*Information provided:*
═══
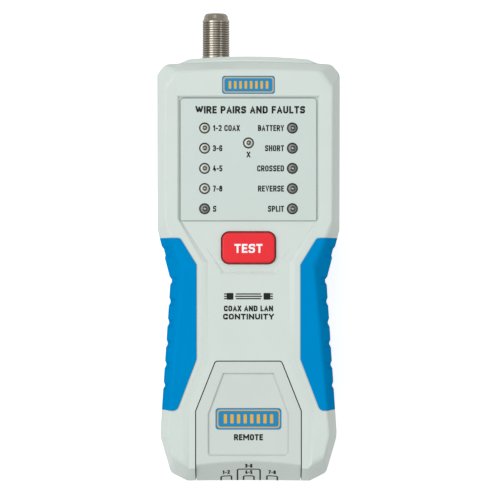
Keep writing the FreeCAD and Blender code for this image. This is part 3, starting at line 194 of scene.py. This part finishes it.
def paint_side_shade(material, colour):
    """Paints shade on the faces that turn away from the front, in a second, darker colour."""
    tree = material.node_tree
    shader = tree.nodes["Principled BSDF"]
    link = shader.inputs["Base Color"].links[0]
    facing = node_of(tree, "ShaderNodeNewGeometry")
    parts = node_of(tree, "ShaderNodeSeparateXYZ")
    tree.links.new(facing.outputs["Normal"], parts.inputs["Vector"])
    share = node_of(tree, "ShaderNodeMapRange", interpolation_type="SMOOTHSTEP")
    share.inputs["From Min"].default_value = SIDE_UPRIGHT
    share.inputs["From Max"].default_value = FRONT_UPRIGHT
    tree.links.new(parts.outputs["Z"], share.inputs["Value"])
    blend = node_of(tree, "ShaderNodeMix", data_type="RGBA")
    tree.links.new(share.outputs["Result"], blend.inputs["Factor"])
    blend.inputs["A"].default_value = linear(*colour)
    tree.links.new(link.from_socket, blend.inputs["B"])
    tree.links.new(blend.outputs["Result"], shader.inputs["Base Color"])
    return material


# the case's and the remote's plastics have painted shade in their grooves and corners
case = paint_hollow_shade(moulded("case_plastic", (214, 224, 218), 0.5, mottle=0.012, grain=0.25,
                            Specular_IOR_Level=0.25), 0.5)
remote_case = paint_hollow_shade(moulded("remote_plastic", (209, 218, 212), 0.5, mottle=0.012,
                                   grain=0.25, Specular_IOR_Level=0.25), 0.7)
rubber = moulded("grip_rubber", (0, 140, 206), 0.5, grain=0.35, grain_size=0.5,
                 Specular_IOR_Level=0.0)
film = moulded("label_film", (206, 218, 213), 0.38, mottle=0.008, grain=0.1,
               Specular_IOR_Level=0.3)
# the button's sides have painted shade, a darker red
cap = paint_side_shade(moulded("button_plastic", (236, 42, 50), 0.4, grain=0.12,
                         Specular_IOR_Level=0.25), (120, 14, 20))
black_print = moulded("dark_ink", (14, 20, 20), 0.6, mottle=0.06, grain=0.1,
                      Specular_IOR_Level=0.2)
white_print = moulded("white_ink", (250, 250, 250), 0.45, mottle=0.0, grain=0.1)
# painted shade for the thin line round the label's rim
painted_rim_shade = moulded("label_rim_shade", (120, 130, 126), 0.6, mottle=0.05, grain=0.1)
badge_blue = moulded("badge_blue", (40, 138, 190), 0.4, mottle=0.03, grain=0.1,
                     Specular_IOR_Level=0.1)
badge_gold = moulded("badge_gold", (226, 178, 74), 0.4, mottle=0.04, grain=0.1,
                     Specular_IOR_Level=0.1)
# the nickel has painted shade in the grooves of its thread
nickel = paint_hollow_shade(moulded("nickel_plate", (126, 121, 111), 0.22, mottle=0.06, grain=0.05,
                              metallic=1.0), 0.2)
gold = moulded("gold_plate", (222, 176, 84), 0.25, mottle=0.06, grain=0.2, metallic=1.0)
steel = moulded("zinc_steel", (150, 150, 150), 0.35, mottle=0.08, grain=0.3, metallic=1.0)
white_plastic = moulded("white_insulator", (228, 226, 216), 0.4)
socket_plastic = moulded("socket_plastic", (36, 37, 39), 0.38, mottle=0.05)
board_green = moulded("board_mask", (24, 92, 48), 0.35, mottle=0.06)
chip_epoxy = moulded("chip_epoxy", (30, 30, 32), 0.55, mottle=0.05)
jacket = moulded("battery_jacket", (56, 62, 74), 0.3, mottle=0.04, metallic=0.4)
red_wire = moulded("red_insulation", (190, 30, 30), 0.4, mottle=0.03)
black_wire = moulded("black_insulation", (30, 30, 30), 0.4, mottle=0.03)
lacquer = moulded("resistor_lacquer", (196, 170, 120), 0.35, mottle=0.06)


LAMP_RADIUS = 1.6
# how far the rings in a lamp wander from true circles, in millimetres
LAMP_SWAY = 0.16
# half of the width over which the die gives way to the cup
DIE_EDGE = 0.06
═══
*Exercise directions:* In this exercise, copy only the lines from the opening line of the material through the line where "return material" appears.

*Answer for the task:*
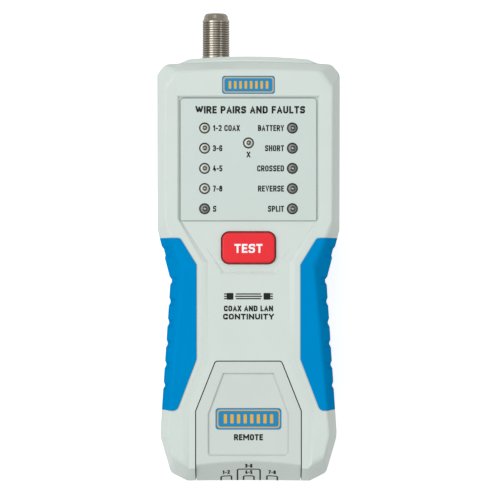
Keep writing the FreeCAD and Blender code for this image. This is part 3, starting at line 194 of scene.py. This part finishes it.
def paint_side_shade(material, colour):
    """Paints shade on the faces that turn away from the front, in a second, darker colour."""
    tree = material.node_tree
    shader = tree.nodes["Principled BSDF"]
    link = shader.inputs["Base Color"].links[0]
    facing = node_of(tree, "ShaderNodeNewGeometry")
    parts = node_of(tree, "ShaderNodeSeparateXYZ")
    tree.links.new(facing.outputs["Normal"], parts.inputs["Vector"])
    share = node_of(tree, "ShaderNodeMapRange", interpolation_type="SMOOTHSTEP")
    share.inputs["From Min"].default_value = SIDE_UPRIGHT
    share.inputs["From Max"].default_value = FRONT_UPRIGHT
    tree.links.new(parts.outputs["Z"], share.inputs["Value"])
    blend = node_of(tree, "ShaderNodeMix", data_type="RGBA")
    tree.links.new(share.outputs["Result"], blend.inputs["Factor"])
    blend.inputs["A"].default_value = linear(*colour)
    tree.links.new(link.from_socket, blend.inputs["B"])
    tree.links.new(blend.outputs["Result"], shader.inputs["Base Color"])
    return material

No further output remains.